En donnant la parole à l’animé et à l’inanimé, il fonde le mouvement et la forme appliqués au néant, à l’absence et à l’éparpillement. Car la parole chez Guillevic déjoue l’angoisse de la pesanteur silencieuse des objets et en cerne le mal-être ; en cela elle le livre aux sens, le rend perceptible et surtout compréhensible. Par des poèmes compacts et bien posés sur le blanc de la page, Guillevic tente des traits d’union, capables en leurs formes mouvementées de contenir l’angoisse de l’infini et de lier, à l’encontre de la solitude de l’être sous le joug de l’espace-temps, l’existence à la présence.
« Suppose/ Que tu n’aies plus que moi/ À rencontrer sur terre/ Et que je te demande/ De ne pas m’offrir moins/ Que tu ne donnerais/ À ceux qui sont partis. »
En tentant de Relier par les mots, le poète s’arrime au réel.

Dans le cours d’eau Guillevic, la pierre représenterait ce qui échappe au manque et au règne du temps.
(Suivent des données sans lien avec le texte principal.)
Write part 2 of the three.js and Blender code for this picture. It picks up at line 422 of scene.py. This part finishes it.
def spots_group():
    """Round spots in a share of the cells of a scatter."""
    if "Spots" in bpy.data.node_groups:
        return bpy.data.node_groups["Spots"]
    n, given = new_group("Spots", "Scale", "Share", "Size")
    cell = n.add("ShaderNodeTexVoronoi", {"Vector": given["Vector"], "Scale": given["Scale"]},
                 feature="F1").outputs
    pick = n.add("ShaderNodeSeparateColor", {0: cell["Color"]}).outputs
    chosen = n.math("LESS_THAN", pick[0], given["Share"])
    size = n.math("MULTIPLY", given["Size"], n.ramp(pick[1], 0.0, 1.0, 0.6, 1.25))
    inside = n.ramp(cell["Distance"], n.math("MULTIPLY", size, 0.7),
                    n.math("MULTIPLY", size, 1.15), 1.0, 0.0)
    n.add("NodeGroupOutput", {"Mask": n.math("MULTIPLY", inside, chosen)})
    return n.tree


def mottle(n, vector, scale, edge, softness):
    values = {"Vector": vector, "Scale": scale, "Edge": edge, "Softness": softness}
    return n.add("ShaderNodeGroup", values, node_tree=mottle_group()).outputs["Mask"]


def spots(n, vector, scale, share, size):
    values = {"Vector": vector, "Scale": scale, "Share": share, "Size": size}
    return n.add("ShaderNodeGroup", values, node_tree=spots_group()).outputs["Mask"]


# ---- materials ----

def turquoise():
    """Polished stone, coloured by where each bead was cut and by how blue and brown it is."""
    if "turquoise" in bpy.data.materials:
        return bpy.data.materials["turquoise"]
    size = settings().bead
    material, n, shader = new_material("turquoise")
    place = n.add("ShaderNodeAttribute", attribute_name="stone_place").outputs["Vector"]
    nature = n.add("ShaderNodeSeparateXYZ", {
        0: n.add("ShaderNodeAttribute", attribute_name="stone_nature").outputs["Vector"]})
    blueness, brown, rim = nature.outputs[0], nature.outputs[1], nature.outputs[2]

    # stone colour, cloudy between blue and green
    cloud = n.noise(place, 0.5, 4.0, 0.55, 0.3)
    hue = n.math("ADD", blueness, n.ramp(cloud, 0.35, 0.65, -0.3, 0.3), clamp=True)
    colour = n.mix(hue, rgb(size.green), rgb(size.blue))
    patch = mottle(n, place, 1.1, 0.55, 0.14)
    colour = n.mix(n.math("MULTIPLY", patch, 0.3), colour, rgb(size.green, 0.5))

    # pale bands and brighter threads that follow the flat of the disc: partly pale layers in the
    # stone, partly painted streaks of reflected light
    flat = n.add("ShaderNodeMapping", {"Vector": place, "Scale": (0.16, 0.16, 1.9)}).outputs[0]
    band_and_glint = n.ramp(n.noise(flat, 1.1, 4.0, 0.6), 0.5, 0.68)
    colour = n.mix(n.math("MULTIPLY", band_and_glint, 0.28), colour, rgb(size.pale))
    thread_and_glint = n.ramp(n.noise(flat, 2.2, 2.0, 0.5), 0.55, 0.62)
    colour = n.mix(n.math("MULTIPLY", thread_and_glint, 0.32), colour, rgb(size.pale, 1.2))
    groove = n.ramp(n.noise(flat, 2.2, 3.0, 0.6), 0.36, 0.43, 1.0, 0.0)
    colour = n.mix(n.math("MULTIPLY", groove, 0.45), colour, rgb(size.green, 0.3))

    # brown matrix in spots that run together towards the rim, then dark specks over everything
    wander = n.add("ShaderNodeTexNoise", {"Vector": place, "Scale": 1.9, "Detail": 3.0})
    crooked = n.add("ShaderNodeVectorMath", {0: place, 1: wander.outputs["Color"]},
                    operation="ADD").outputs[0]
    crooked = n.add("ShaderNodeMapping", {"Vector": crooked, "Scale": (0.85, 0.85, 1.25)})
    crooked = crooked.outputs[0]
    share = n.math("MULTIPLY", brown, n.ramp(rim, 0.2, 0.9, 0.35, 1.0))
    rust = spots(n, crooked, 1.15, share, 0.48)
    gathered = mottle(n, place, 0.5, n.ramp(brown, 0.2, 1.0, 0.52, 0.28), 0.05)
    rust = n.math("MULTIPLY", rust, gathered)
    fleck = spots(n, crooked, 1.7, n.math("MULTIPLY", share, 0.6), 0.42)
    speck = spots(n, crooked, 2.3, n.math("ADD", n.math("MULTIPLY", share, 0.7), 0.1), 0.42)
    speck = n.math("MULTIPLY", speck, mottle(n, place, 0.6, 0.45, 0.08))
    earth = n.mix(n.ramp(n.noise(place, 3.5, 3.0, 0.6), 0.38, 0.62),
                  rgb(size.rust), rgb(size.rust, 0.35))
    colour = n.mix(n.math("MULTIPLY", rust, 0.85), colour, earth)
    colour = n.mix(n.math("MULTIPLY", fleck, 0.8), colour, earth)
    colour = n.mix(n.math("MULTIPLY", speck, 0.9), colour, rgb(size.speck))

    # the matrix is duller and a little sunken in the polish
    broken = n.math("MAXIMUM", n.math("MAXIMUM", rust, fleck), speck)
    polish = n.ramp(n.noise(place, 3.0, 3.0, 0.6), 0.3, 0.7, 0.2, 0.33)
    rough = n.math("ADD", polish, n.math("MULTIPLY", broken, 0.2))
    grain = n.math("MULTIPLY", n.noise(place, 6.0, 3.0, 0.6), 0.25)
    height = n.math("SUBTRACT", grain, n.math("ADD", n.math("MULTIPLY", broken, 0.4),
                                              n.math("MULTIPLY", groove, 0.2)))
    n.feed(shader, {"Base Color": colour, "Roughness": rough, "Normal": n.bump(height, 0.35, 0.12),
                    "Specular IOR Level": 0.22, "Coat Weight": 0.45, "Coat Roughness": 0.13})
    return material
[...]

Repère de la forme et du mouvement, elle unifie la verticale et l’horizontale.
« Aimer/ Être une pierre/ Et que ça dure./ Et n’avoir rien d’autre à faire/ Que ce que font les pierres. »
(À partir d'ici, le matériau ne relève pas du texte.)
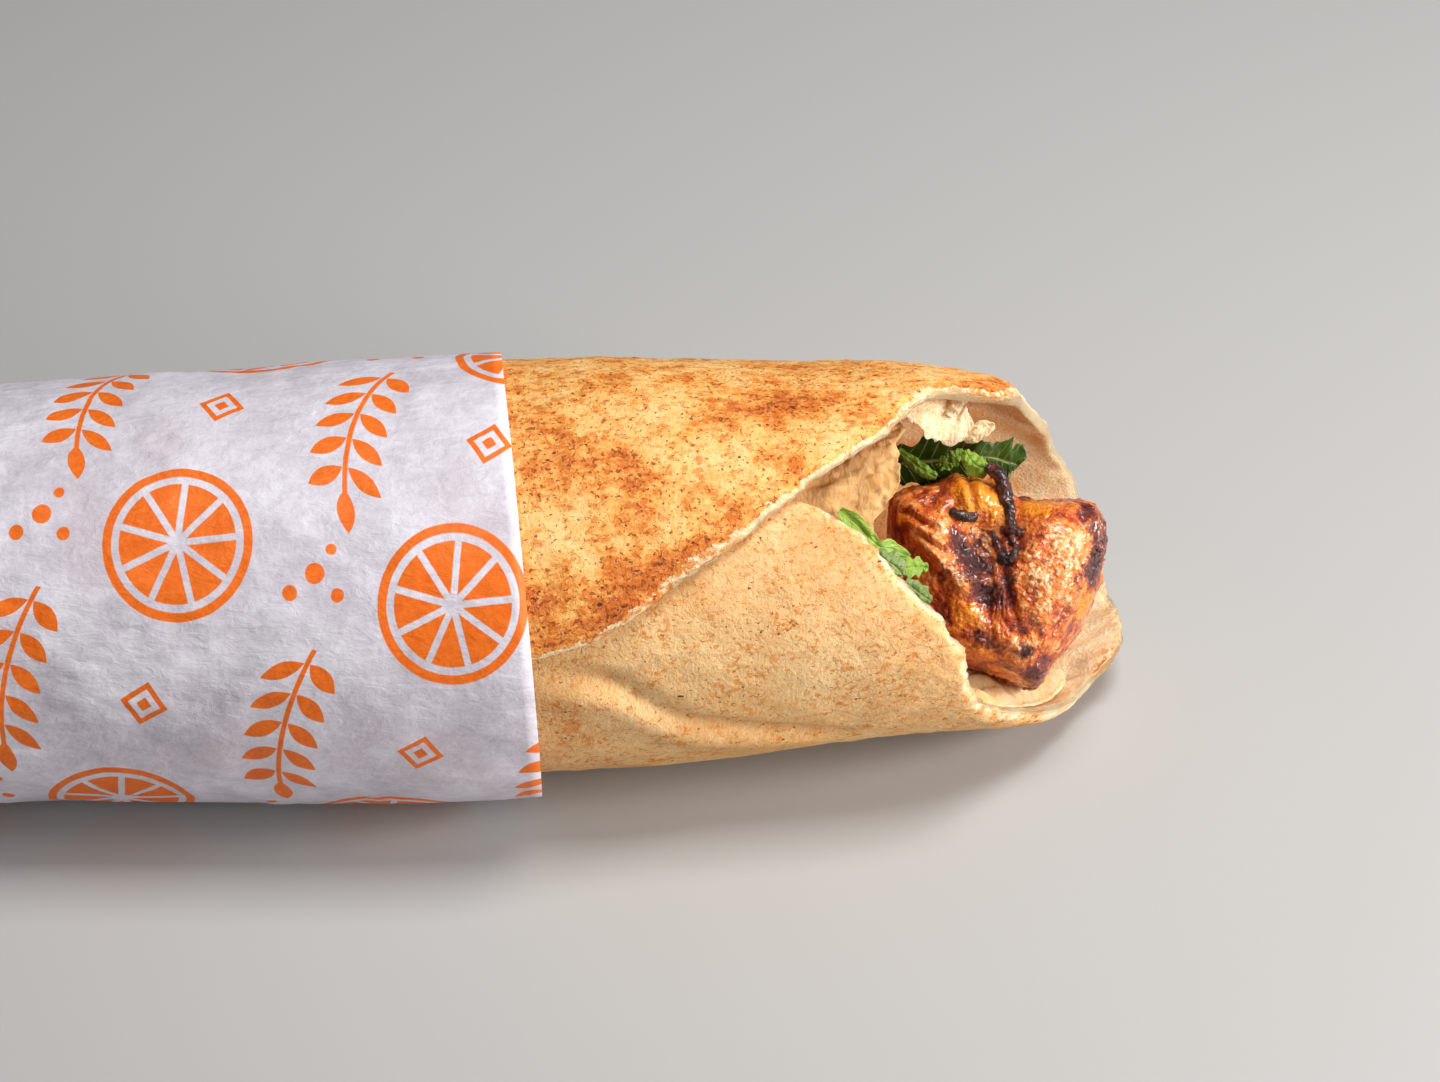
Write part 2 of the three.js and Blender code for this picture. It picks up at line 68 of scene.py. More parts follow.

Composante élémentaire et originelle de l’univers, la pierre tend vers l’éternité. Ce n’est pas elle qui parle mais l’homme. Mots de l’humain mis hors de soi, silence de la nature pris en soi : dans la difficulté d’être, le poète est tel un enfant ayant découvert le pouvoir de la parole.
« Alors Paris me donne/ le silence de la forêt/ et ce silence, je le tiens./ C’est comme si je le mangeais. »

Guillevic écoute le monde extérieur et se connecte à son monde intérieur. Il donne voix aux éléments lesquels réciproquement lui rendent la sienne en un partage qui puise à l’écho du miroir sans s’y réduire. L’humble et robuste stature de ses poèmes fait bouclier aux réflexions et réfractions qui apportent jusque dans son écriture, l’univers pourvu de l’infini des objets poétiques.
« C’est toute la terre/ Qu’il te faut/ Pour ton image. »
Dans la quête de son vécu et de sa condition propres, le poète repère son morcellement intérieur dans les diverses compositions géométriques, géographiques, biologiques et cosmiques de l’univers. Il cherche à se fondre dans le tout sans s’y confondre, à passer par l’universel pour s’approprier le personnel. Poète taillé en pierre de dolmen dont l’axe unifiant les multiples particules serait la poésie, Guillevic : ce Robinson ayant trouvé en l’univers son Vendredi.

 
 
© Jacques Robert / Gallimard
 
BIBLIOGRAPHIE
Relier, Poèmes 1938 – 1996 de Guillevic, Gallimard, 2007, 800 p.